Francesco Guicciardini e Nicolò Macchiavelli a confronto: guida alla stesura di un saggio breve o un tema, o alla preparazione di una interrogazione, sull'argomento. Quali sono le differenze tra i due autori del Rinascimento?
Spesso si prova a tracciare un confronto tra Niccolò Machiavelli e Francesco Guicciardini, in quanto si tratta di due autori legati alla trattatistica in prosa di tematica politica vissuti più o meno nella stessa epoca, ossia il Rinascimento italiano.
Un confronto sensato, ai fini di un saggio breve, di un tema o di una semplice interrogazione, si può condurre confrontando alcuni punti del loro pensiero, dato che le differenze di tipo formale, come il fatto che uno scriva un trattato e l'altro degli aforismi, sono piuttosto evidenti.
Un confronto sensato, ai fini di un saggio breve, di un tema o di una semplice interrogazione, si può condurre confrontando alcuni punti del loro pensiero, dato che le differenze di tipo formale, come il fatto che uno scriva un trattato e l'altro degli aforismi, sono piuttosto evidenti.
Il primo punto che possiamo analizzare è la concezione della storia. Machiavelli ritiene che la storia si ripeta, poiché gli uomini non cambiano e quindi si comportano sempre in modo uguale nel corso dei secoli; la storia è quindi maestra di vita (Historia magistra vitae), ciò significa che studiando la storia è possibile ricavare delle leggi di funzionamento dell'uomo che hanno un valore universale e che sono applicabili in tutte le situazioni.
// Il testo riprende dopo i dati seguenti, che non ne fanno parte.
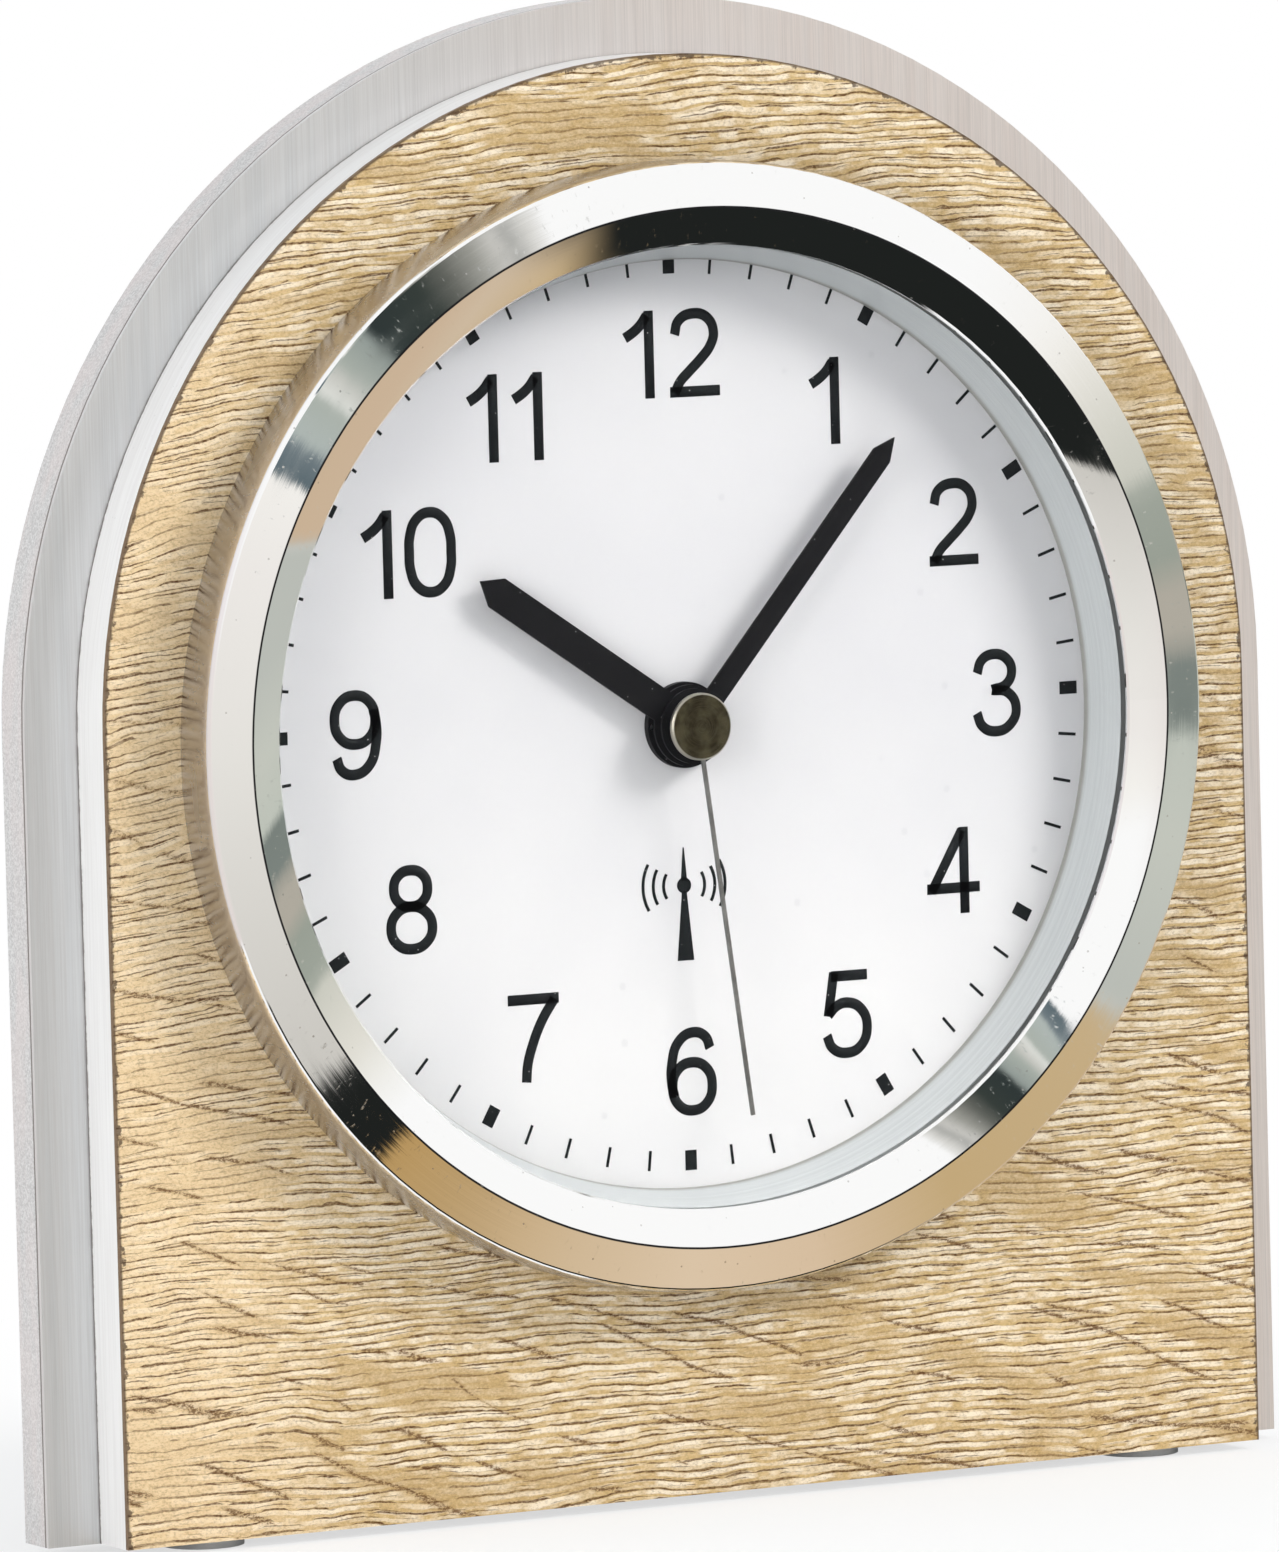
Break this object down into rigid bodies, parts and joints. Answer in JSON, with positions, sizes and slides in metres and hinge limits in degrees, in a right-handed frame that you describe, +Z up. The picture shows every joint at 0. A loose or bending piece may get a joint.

Un modo per conoscere la realtà è quindi quello di studiare la storia antica, poiché i suoi esempi sono per i contemporanei un punto di riferimento e costituiscono un modello da imitare nella situazione presente: Machiavelli pensa infatti che l'esperienza si maturi sia attraverso la conoscenza del presente, sia attraverso il rapporto diretto con i classici.
Secondo Guicciardini, invece, non è possibile ravvisare leggi di funzionamento nella storia, poiché la realtà è frammentaria (per questo sceglie, nei Ricordi, una forma di espressione breve) e priva di razionalità. Non ha senso, quindi, ipotizzare dei modelli assoluti per comprendere la realtà, né tantomeno cercare di controllare gli eventi attraverso delle leggi ripetibili. Ne consegue, naturalmente, che la storia romana non ha alcun valore esemplare per la conoscenza del presente.
L'uomo e le forme di governo in Guicciardini e Machiavelli
La concezione dell'uomo dei due autori è conseguente. Machiavelli ritiene che l'uomo sia malvagio e che sia portato in modo naturale a soddisfare i suoi interessi, egoistici e materialistici. Tale condizione, ovviamente, non cambia nel corso della storia. Possiamo per tanto dire che la sua è una concezione del tutto pessimistica. Tuttavia, Machiavelli è convinto che l'uomo sia in grado di dominare la fortuna attraverso la propria virtù, soprattutto ponendo degli argini al corso casuale degli eventi: si tratta di una posizione pienamente coerente con l'Umanesimo.
Più morbida l'idea di Guicciardini, secondo cui gli uomini sono portati più al bene che al male, ma si lasciano facilmente deviare dal bene a causa della loro fragilità. D'altra parte, però, Guicciardini crede la fortuna abbia un grande potere sulla vita delle persone, e che abbia un peso ben più rilevante, rispetto a Machiavelli, nel determinare l'esito degli eventi.
Si può concludere confrontando l'ideale politico dei due autori. Per Machiavelli la forma più alta, e per questo preferibile, di organizzazione dello Stato è la repubblica; nella situazione attuale dell'Italia, però, la repubblica non sarebbe in grado di imporsi senza la presenza di un principe che, in maniera transitoria, crei una forma di governo forte. Dal lato opposto, Guicciardini ritiene che le forme di governo democratiche siano meno stabili e giuste di quelle di tipo oligarchico, o persino della monarchia.